A Busy Week for Data Privacy
There’s been quite a week for those keeping an eye on data privacy regulation. The Federal Trade Commission pushes to renew the Privacy Shield — a data transfer pact between the US and the EU. European lawmakers, however, are skeptical about it, arguing that some US-based companies aren’t fulfilling their obligations. Facebook is facing yet another wave of Cambridge Analytica repercussions: the UK fined the company for $644,000, while the EU Parliament members urged the company to agree to data protection audit. As a cherry on top, it’s worth noting, that since the introduction of the GDPR, Google has gained even more coverage in the EU, and smaller companies struggled. Here is a brief recap of the most notable cases.
The Privacy Shield
On October 24th, at a U.S. Chamber summit in Washington Andrew Smith, Director of the Federal Trade Commission’s Bureau of Consumer Protection, said that the renewal of the Privacy Shield, is the top priority for the FTC. The Privacy Shield is a pact entitling the compliant companies to transfer data between the US and the EU since 2016. The EU is now deciding whether to renew the pact as some Parliament members are concerned about the US’s ability to fulfill its obligations. In this case the FTC is responsible for the certified companies’ compliance with the framework.
“It’s an extremely important arrangement that Commerce and the [European Commission] have agreed to, and it supports hundreds of billions of dollars in transatlantic data flows. We at the FTC have an important role to play because we are the ones who are responsible for enforcing that Privacy Shield framework against companies that fail to adhere to it,” Smith said.
Mr. Smith also mentioned the FTC’s enforcement efforts against the companies that lied about their commitment to the Privacy Shield requirements. He also brought up five particular enforcement cases that took place within the last year and noted that they support the US argument for the renewal.
By now the EU has clearly shown that it takes data privacy seriously. The US-based companies, on the other hand, sometimes appear to be much less concerned.
Facebook Gets Another Fine And It’s Somewhat Lucky
The UK’s Information Commissioner’s Office fined Facebook under the now obsolete 1998 Data Protection Act for its misconduct in the Cambridge Analytica case. As the scandal occurred before the newer GDPR framework came into effect, the ICO imposed then maximum possible fine of £500,000 ($644,000). The regulator notes that the fine would be significantly higher, would the misconduct occur after May 2018.
“We considered these contraventions to be so serious we imposed the maximum penalty under the previous legislation. The fine would inevitably have been significantly higher under the GDPR”, said the UK Information Commissioner Elizabeth Denham.
Meanwhile, on October 25th, the EU’s lawmakers urged Facebook to “allow EU bodies to carry out a full audit to assess data protection and security of users’ personal data, following the scandal in which the data of 87 million Facebook users was improperly obtained, and misused.” The European Parliament members highlighted the urgency of preventing any possible manipulation with the EU elections and creating a new legal framework corresponding to the “digital reality.”

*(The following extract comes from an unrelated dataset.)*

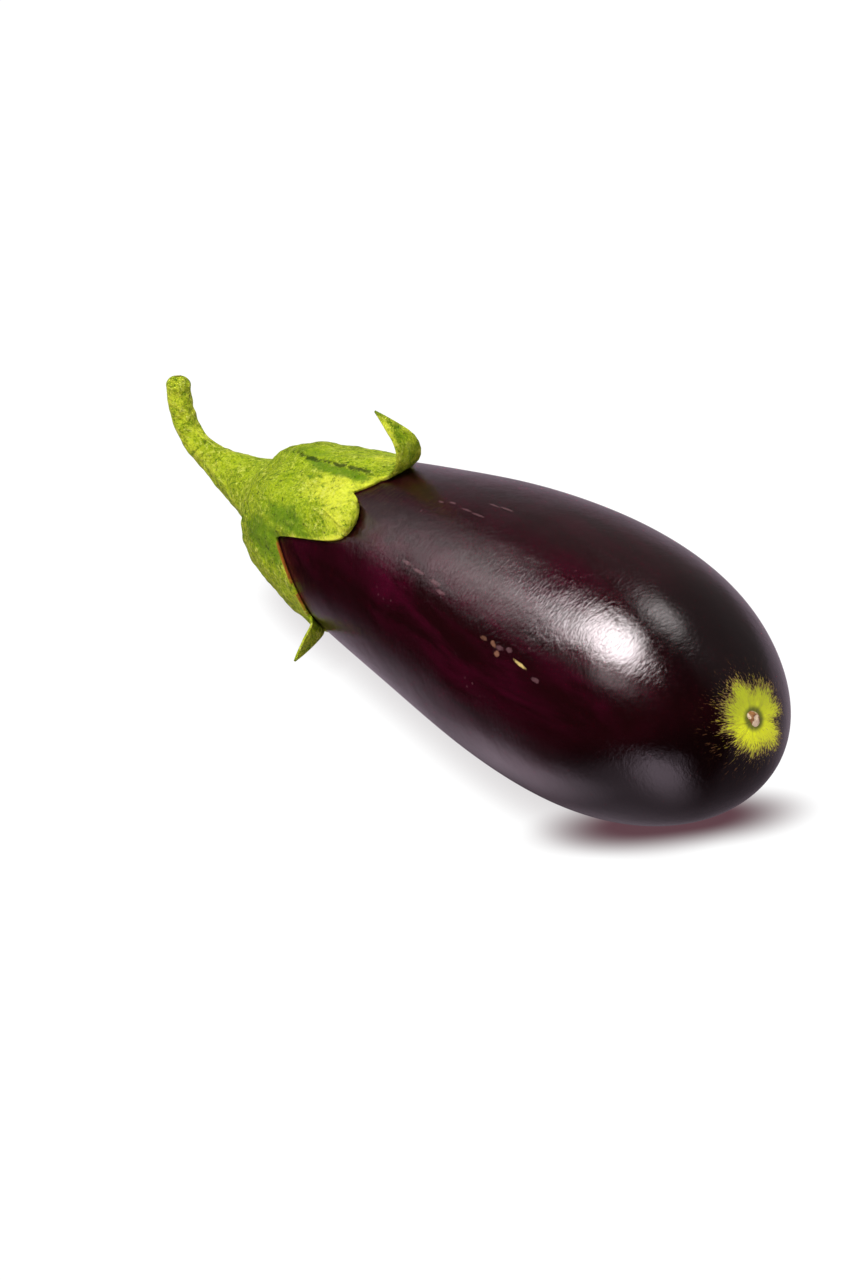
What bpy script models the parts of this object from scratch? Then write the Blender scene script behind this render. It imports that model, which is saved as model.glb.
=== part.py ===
"""Eggplant lying on its side: a glossy berry, and a five-lobed calyx that grew in one with its stalk.

Metres, +Z up. The origin is the middle of the small flat spot that the berry rests on, and +X runs
to the blossom end. A place on the skin is given by its run, the distance along the skin from the
stem end, and its turn, the angle round the berry's centreline: 0 on top and 90 degrees on the +Y side.
"""

import bisect
import math
from collections import namedtuple

import bmesh
import bpy
from mathutils import Vector

# Berry: an egg curve turned round a gently bent centreline
HALF_LENGTH = 0.1063
GIRTH = (0.0365, 0.0146, 0.0075, -0.0066)  # radius: cos(u) times a polynomial in sin(u)
SLOPE = (6.25, -9.52, -13.05)  # degrees: the centreline's slope, a polynomial in sin(u)
BLOSSOM_LIFT = 47.45  # degrees: how much more it rises towards the blossom end
BERRY_RINGS = 42
BERRY_SIDES = 50

# Where it rests
REST_X = 0.012
FLAT_DEPTH = 0.0014

# Blossom end
DIMPLE_RADIUS = 0.0065
DIMPLE_DEPTH = 0.0010
SCAR_RADIUS = 0.0022
SCAR_HEIGHT = 0.0009
SCAR_RINGS = 4

# Calyx: a fleshy cap with five lobes, whose tips fold away from the skin
GAP = 0.0003
Lobe = namedtuple(
    "Lobe", "turn fold slant rounding lean fold_radius curl tip half_width flesh fullness tip_fullness"
)
LOBES = (  # metres and degrees; the fold's crest is turned by slant, and the tip leans and curls out
    Lobe(357, 0.0802, 14, 60, 14, 0.0072, 137, 0.0102, 0.0060, 0.0022, (0.9, 0.3), 1.3),
    Lobe(80, 0.0660, 0, 40, 0, 0.0035, 100, 0.0080, 0.0050, 0.0020, (0.8, 0.8), 1.2),
    Lobe(152, 0.0560, 0, 20, 0, 0.0100, 12, 0.0060, 0.0050, 0.0012, (0.8, 0.8), 1.2),
    Lobe(234, 0.0610, -10, 30, 0, 0.0030, 80, 0.0105, 0.0040, 0.0014, (0.8, 1.0), 1.2),
    Lobe(318.5, 0.0843, 19, 120, 4, 0.0021, 178, 0.0137, 0.0052, 0.0018, (0.0, 1.0), 1.2),
)
Notch = namedtuple("Notch", "turn run")
NOTCHES = (  # each follows the lobe of the same place in LOBES
    Notch(44, 0.056),
    Notch(116, 0.050),
    Notch(190, 0.046),
    Notch(287.5, 0.0470),
    Notch(333, 0.0740),
)
EDGE_STEPS = 5  # columns from a notch to a lobe's fold
TIP_STEPS = 3  # columns from there to its tip
TIP_TAPER = 1.1
CAP_START = 0.015
BODY_RINGS = 12  # rings from there to the folds
TIP_RINGS = 10  # rings past them
TIP_SPREAD = 1.6  # the higher, the closer they keep to the folds
RIM_EDGE = 0.004  # distance from the rim of the last body ring, where there is no fold
NOTCH_FLESH = 0.0014
SHOULDER = 0.45  # share of extra flesh over the berry's shoulder
SHOULDER_RISE = 0.0085  # run over which it builds up
SHOULDER_RUN = 0.032  # run past which it falls off again
SHOULDER_FALL = 0.018
VALLEY = 0.35  # share of flesh missing where the stalk spreads into the cap
THINNING = 0.35  # the lower, the nearer the rim the calyx keeps its flesh
FOLD_THINNING = 0.25  # share of flesh missing past a fold
FOLD_THINS = 0.006  # run over which that share is lost
RIM_THICKNESS = 0.0010
INNER_RINGS = 3

# Stalk: from the berry's stem end, back and then up to its cut end
STALK_TIP = Vector((-0.0474, 0.0010, 0.0201))  # cut end, from the berry's stem end
STALK_WAY = Vector((-0.325, 0.198, 0.93))  # direction it faces
STALK_LEAVES = 0.036  # how far it keeps to the berry's own line
STALK_RISES = 0.021  # how far it runs that way below its cut end
STALK_RADIUS = 0.0037
STALK_SWELL = 0.0020  # extra radius where it starts to spread into the cap
STALK_FOOT = 0.26  # share of the stalk taken up by the fillet into the cap
STALK_RINGS = 10
FILLET_RINGS = 6
FILLET_PULL = 0.007
CUT_BEVEL = 0.0028  # radius of its cut end's edge
CUT_RINGS = 2

Finish = namedtuple("Finish", "color roughness")
SKIN_FINISH = Finish((0.016, 0.004, 0.012, 1), 0.22)
CALYX_FINISH = Finish((0.30, 0.42, 0.04, 1), 0.60)

QUARTER = math.pi / 2


def profile(u):
    """Distance along the centreline and radius at u, from -90 to 90 degrees, on the straightened berry."""
    s = math.sin(u)
    return HALF_LENGTH * s, math.cos(u) * sum(g * s**i for i, g in enumerate(GIRTH))


def slope(s):
    """Slope of the centreline at s, from -1 at the stem end to 1 at the blossom end."""
    rise = sum(degrees * s**i for i, degrees in enumerate(SLOPE)) + BLOSSOM_LIFT * max(s, 0) ** 3
    return math.radians(rise)


def centre(s, steps=24):
    """Point of the centreline at s: its slope summed from the middle by Simpson's rule."""
    x = z = 0
    for i in range(steps + 1):
        weight = 1 if i in (0, steps) else 2 + 2 * (i % 2)
        angle = slope(s * i / steps)
        x += weight * math.cos(angle)
        z += weight * math.sin(angle)
    return HALF_LENGTH * s / (3 * steps) * Vector((x, 0, z))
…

“This is a global issue, which has already affected our referenda and our elections. This resolution sets out the measures that are needed, including an independent audit of Facebook, an update to our competition rules, and additional measures to protect our elections. Action must be taken now, not just to restore trust in online platforms, but to protect citizens’ privacy and restore trust and confidence in our democratic systems,” said Civil Liberties Chair Claude Moraes.
The EU urges Facebook to cooperate and allow the respective regulators to perform an exhaustive assessment of the company’s data protection measures and cybersecurity.
The GDPR Boosted Google’s Outreach in the EU
A research by the joint team from anti-tracking browser Cliqz and the tracker blocker tool Ghostery shows that the GDPR had a negative impact on adtech companies in the EU, leaving Google with less competition. Over the first months since the GDPR came into force the search giant’s website reach gained about 1%, while smaller companies lost 18–31%. The study included top 2 000 domains visited by the US or the EU residents.
“Google benefits indirectly from the effects of the GDPR, which led the online advertising market in Europe to become more concentrated, as the majority of advertisers lose market share. Google seems to have successfully taken advantage of the uncertainty around GDPR to further solidify its leading market position. On the other hand, many smaller competitors have been steadily losing market share since the GDPR came into effect,” reads the researchers’ blog post.
One wouldn’t be wrong calling this ironical. The legal framework adopted and praised in part because of the big tech corporations’, such as Google and Facebook, systemic misconduct is now weeding out their smaller competitors. Simply put, it is much easier for a large company to keep up with the costs of complying with all the requirements stated in the GDPR.
To sum up, the trend of stricting data privacy regulations and enforcement is getting stronger. The lawmakers react with more zeal to each subsequent evidence of noncompliance, especially since the Cambridge Analytica scandal revealed what an impact it can have on quite important things, such as presidential elections and nationwide referendums. However, the urge to enforce laws and restrictions for tech companies may as well lead to further market consolidation and giving the “big and evil” corporations unprecedented access to bigger data and thus bigger power.